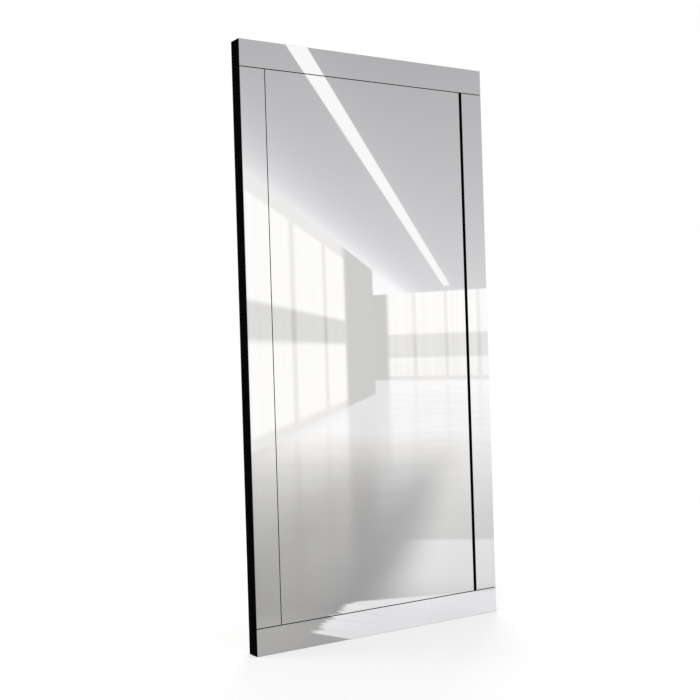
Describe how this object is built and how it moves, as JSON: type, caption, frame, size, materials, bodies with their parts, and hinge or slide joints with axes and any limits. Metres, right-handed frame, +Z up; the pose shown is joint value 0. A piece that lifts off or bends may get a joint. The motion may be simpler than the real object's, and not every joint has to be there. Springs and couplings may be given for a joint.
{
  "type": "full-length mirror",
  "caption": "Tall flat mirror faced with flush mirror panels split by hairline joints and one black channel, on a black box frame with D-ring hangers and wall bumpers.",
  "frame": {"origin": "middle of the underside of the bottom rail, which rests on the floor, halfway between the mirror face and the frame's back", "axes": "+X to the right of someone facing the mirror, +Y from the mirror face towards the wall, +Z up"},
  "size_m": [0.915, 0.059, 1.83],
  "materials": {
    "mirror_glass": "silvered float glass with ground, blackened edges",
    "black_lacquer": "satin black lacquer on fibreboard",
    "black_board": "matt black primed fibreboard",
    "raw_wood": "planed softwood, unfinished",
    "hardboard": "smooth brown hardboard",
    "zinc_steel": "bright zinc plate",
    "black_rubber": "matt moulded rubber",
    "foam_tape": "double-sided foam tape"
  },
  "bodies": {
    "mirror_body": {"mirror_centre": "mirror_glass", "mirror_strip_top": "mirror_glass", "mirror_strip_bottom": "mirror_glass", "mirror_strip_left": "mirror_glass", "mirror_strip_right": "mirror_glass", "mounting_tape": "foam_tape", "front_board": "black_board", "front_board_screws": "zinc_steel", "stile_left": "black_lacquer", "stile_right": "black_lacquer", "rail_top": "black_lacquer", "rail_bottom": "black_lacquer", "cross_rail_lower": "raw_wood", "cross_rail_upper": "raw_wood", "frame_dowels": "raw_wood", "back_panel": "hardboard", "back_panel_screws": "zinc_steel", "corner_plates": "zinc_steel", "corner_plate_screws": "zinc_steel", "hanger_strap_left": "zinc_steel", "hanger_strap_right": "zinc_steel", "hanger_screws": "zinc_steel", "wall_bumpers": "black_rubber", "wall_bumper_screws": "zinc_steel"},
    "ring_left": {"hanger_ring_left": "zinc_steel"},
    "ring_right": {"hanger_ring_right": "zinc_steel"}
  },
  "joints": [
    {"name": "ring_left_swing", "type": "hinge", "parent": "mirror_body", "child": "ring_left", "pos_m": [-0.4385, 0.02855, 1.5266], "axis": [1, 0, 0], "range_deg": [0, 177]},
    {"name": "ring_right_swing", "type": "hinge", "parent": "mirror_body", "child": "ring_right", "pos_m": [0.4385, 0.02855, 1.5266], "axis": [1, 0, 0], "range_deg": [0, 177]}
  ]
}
────────────────
Exercise objective: Give only the number of lines above that hold the string "materials".

The answer: 2